Armé d'une basse tout en rondeur et d'arrangements jazz, Plastic déroule son groove nonchalant. Débutant en mode pilote automatique, on craint un instant le trou d'air avant que le morceau ne mute à mi-parcours à coup de salvateurs synthés rétrofuturistes lui apportant une belle dose d'étrangeté. On retrouve le Loyle Carner des débuts sur l'introspectif A Lasting Place avec sa formule minimaliste piano-beat-voix et le délicat Polyfilla avec son boom-bap rehaussé de chœurs de chorale. Si ces deux titres ont un petit goût de déjà-vu ils n'en demeurent pas moins extrêmement émouvants. Le rappeur ressort les crocs sur HGU, ultime titre, où son flow rageur fait mouche et prend un relief tout particulier sur cette douce instrumentation.
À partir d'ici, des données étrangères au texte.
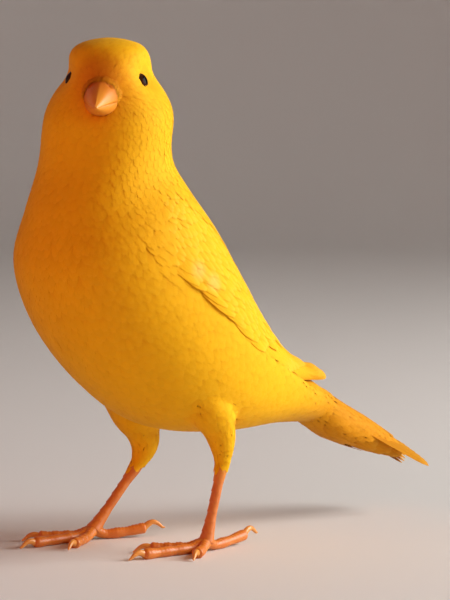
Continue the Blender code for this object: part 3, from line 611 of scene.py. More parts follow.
# Where barbs leave the shaft and where they end: slanted ones, and soft ones.
SLANT_ROOTS = (0.02, 0.90)
SLANT_SHORTENING = 0.55
SOFT_ROOTS = 0.6
SOFT_ENDS = (0.5, 0.495)
SHAFT_ENDS = (-0.03, 0.95)
SHAFT_RINGS = 6
SHAFT_TAPER = 0.8
SHAFT_RIDGE = 1.3
SHAFT_TONE = 0.9
SHEET_END = 0.975
SHEET_HALF = 0.94
SHEET_TONE = 0.5
BODY_FEATHER = {"barbs": 5, "rings": 2, "width": 0.26, "ridge": 0.012, "looseness": 0.08, "sheet": 5,
                "across": 3, "thick": 0.02}
FEATHERS = {
    "body": (0, 12, BODY_FEATHER),
    "bristle": (20, 6, {"barbs": 6, "rings": 2, "width": 0.20, "ridge": 0.01, "looseness": 0.35}),
    "flight": (40, 3, {"barbs": 46, "rings": 3, "width": 0.075, "ridge": 0.03, "looseness": 0.012,
                       "shaft": 0.05, "sheet": 14, "slant": 0.13, "blunt": 7.0}),
    "covert": (60, 4, {"barbs": 16, "rings": 3, "width": 0.15, "ridge": 0.04, "looseness": 0.04,
                       "shaft": 0.03, "sheet": 8}),
    "soft": (80, 12, BODY_FEATHER),
}


def outline_half(share, blunt):
    """Half width of a feather at a share of its length; a high blunt gives a broad end."""
    far = np.clip((share - 0.5) / 0.5, 0, 1)
    near_half = QUILL_HALF + (1 - QUILL_HALF) * smooth_step(share / 0.5)
    return float(np.where(share < 0.5, near_half, np.sqrt(1 - far ** blunt + 1e-9)))


def strip_faces(base, rings):
    """Faces of a closed three-sided strip that ends in a point."""
    faces = [(base, base + 1, base + 2)]
    for left in range(base, base + 3 * (rings - 1), 3):
        right, top = left + 1, left + 2
        faces += [(left, top, top + 3, left + 3), (top, right, right + 3, top + 3),
                  (right, left, left + 3, right + 3)]
    left, right, top, point = range(base + 3 * (rings - 1), base + 3 * rings + 1)
    return faces + [(left, top, point), (top, right, point), (right, left, point)]


def strip_points(path, widths, ridge):
    """Points of a three-sided strip along a path in nominal millimetres, ending in a point."""
    path = np.asarray(path, float)
    ways = unit(np.gradient(path, axis=0)[:, :2])
    points = []
    for (x, y, z), way, width in zip(path[:-1], ways[:-1], widths):
        across = np.array([-way[1], way[0]]) * width
        points += [(x + across[0], y + across[1], z), (x - across[0], y - across[1], z),
                   (x, y, z + ridge * width / max(widths))]
    return points + [tuple(path[-1])]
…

On va dire concept-album et ajouter que l'une des choses les plus appréciables chez ce rappeur anglo-guyanais est qu'il a l'intelligence de disséquer des sujets que d'autres éludent, tout en s'adressant au grand public. Passé à la Gaité Lyrique samedi dernier et visible en replay sur Arte, la tournée s’annonce à suivre aveuglément. Pas pris une telle claque depuis The Streets… Quant aux zélateurs des chaînes de merde, ils n ‘ont qu’à apprendre l’anglais - et lui faire le succès populaire qu’il mérite. Dans les 10 meilleurs albums de l’année, tout simplement.